Mr Pearce, who has interviewed former soldiers in central Angola, points out that integration and reconciliation appears to be very much on the MPLA's terms.
Ms Roque adds: "There has been no conciliated narrative about the war or Angola's past. It is still struggling to define who it is and there's very serious discontent at many levels."
This discontent showed its face last year when a group of young Angolans staged rare protests against the government and called for the resignation of the president, who vies with Teodoro Obiang Nguema of Equatorial Guinea for the unenviable title of Africa's longest-serving leader.
Although small in size and quickly put down by Angola's notoriously tough police force, the demonstrations revealed a free-thinking new generation which is not afraid of the MPLA or scarred by war experiences.
The party reacted by accusing those involved of trying to destroy the peace process and promote "national insurrection".
State media was filled with religious leaders calling for peace to be restored and political figures condemning what they said were "acts of criminal insubordination" that threatened the country's stability.
Ms Roque suggests that the MPLA has actually taken "ownership" of the country's relative peace as a commodity, and is fiercely protective of it.
There is growing consensus, however, that it is the ruling party itself which is increasingly unstable, unsure of how to deal with this new wave of criticism which challenges its hegemony and threatens its access to state resources.
Angola is scheduled to go to the polls later this year.
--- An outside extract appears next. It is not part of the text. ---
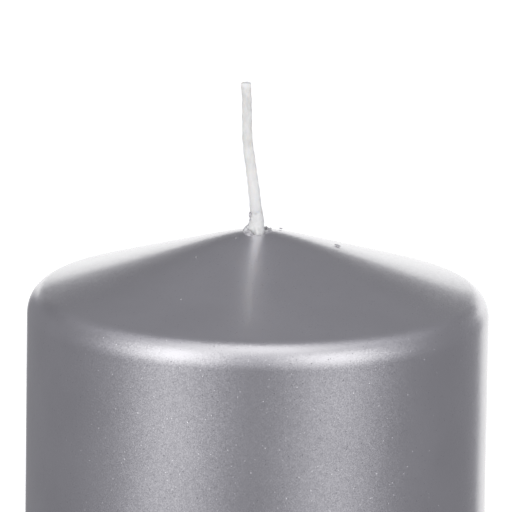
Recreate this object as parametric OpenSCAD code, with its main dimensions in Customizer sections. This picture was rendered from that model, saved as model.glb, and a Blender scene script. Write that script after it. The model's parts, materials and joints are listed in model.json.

There is little doubt the MPLA will win.
This is as much down to the weakness of the opposition as to the ruling party's likely manipulation of the voting process. But it is what follows next that is critical.
"There are cracks appearing in the MPLA's system of governance and I truly believe that change is coming to Angola," says Ms Roque.
"There are many ghosts and all are the ingredients for a palace coup. We have to hope the change will come through dialogue and not violence."